What to do
Identify and pull out each line of the entries in which "from" occurs.

Entries provided
======
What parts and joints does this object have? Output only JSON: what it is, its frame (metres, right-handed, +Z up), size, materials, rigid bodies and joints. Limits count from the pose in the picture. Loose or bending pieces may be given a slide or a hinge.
======
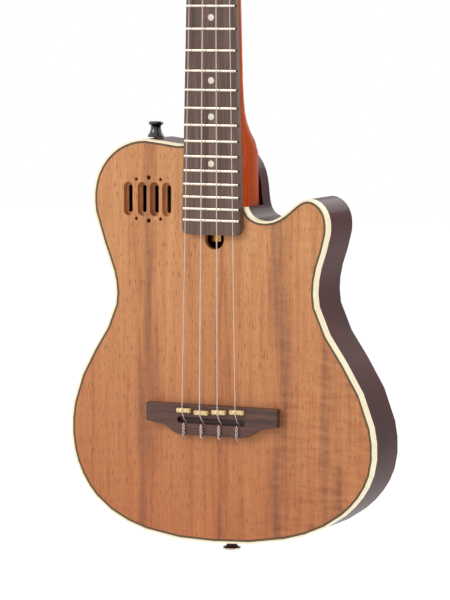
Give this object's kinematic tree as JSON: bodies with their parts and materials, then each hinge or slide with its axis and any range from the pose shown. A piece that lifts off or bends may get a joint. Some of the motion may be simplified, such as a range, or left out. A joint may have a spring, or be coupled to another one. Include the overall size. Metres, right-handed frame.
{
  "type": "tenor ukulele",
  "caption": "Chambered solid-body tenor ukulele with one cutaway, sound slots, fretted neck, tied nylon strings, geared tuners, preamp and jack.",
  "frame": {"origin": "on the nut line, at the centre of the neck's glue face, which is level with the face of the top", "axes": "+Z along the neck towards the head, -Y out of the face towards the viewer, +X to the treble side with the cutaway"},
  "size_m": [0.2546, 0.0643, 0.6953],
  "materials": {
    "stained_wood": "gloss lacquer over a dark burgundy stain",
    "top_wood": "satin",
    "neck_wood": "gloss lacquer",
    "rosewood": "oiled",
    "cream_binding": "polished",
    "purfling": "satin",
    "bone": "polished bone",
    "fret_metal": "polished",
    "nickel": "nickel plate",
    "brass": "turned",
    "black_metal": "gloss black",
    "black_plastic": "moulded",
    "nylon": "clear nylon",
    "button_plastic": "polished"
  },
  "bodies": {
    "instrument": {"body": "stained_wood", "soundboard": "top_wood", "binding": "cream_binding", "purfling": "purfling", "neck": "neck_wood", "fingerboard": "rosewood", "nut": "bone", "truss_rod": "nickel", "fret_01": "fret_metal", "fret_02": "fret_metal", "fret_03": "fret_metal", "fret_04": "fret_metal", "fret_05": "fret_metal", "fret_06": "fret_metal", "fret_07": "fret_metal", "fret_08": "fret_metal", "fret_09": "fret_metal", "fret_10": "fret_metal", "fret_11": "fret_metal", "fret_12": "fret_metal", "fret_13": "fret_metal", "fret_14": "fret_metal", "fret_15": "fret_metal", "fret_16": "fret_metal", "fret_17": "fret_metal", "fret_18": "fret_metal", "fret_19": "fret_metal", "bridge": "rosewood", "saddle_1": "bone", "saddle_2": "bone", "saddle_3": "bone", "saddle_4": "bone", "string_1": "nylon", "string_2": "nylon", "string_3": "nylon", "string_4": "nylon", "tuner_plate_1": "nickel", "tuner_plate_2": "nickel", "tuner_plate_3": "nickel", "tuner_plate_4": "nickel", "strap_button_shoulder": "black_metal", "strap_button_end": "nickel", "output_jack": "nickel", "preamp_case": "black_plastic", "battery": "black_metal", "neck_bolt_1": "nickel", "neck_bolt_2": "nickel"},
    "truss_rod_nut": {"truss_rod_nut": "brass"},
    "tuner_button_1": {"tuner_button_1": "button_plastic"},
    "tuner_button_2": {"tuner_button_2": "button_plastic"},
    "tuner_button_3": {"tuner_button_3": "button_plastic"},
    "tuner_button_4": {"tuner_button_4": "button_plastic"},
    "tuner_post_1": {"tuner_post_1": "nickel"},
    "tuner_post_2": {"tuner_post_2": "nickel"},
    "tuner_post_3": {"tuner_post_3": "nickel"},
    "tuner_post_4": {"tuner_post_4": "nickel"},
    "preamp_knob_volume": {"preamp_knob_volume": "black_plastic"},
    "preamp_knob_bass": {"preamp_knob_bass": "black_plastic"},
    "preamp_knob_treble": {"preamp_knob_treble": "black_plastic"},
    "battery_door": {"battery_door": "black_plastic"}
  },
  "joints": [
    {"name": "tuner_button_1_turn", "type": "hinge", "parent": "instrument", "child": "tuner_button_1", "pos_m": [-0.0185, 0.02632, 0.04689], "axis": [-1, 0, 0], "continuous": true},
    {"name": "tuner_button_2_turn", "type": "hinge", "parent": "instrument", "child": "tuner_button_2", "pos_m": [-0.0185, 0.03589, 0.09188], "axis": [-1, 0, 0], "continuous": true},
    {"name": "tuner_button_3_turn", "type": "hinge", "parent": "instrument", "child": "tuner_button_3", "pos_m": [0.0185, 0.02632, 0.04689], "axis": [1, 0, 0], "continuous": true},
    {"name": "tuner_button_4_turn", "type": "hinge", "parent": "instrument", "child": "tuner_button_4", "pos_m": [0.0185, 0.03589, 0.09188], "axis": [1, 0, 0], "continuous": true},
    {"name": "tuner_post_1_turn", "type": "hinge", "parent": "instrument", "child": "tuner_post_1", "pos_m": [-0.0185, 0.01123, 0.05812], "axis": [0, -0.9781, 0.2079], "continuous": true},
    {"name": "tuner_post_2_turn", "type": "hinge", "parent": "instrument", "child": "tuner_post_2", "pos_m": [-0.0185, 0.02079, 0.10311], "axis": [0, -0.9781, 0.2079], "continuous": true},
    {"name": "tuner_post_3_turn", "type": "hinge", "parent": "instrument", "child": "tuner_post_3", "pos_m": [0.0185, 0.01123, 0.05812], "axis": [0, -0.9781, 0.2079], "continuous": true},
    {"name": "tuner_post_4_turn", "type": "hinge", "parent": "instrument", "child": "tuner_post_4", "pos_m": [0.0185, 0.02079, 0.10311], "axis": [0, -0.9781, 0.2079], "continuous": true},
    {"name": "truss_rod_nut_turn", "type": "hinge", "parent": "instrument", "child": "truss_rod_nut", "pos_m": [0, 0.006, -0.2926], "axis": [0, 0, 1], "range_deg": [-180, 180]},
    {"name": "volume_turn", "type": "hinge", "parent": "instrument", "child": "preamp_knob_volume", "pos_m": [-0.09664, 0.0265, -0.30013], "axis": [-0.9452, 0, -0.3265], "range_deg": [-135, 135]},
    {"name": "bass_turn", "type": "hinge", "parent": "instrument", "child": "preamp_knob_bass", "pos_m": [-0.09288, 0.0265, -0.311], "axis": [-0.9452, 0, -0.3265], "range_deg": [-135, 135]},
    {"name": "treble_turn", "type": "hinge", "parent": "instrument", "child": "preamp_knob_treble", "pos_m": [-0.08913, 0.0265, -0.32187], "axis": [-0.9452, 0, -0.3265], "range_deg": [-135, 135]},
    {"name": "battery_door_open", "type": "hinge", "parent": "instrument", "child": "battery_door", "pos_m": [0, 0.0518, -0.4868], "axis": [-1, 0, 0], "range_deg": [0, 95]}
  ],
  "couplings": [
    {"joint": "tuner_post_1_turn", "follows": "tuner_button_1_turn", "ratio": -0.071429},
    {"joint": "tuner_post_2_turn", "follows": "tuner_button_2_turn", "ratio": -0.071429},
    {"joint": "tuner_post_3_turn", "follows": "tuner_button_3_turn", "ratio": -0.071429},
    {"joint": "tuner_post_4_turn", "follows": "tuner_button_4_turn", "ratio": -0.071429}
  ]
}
======
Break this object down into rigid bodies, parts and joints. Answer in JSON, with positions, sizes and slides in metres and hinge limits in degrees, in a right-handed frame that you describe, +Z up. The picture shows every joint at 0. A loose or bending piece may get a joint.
======
Solved exercise
What parts and joints does this object have? Output only JSON: what it is, its frame (metres, right-handed, +Z up), size, materials, rigid bodies and joints. Limits count from the pose in the picture. Loose or bending pieces may be given a slide or a hinge.
Give this object's kinematic tree as JSON: bodies with their parts and materials, then each hinge or slide with its axis and any range from the pose shown. A piece that lifts off or bends may get a joint. Some of the motion may be simplified, such as a range, or left out. A joint may have a spring, or be coupled to another one. Include the overall size. Metres, right-handed frame.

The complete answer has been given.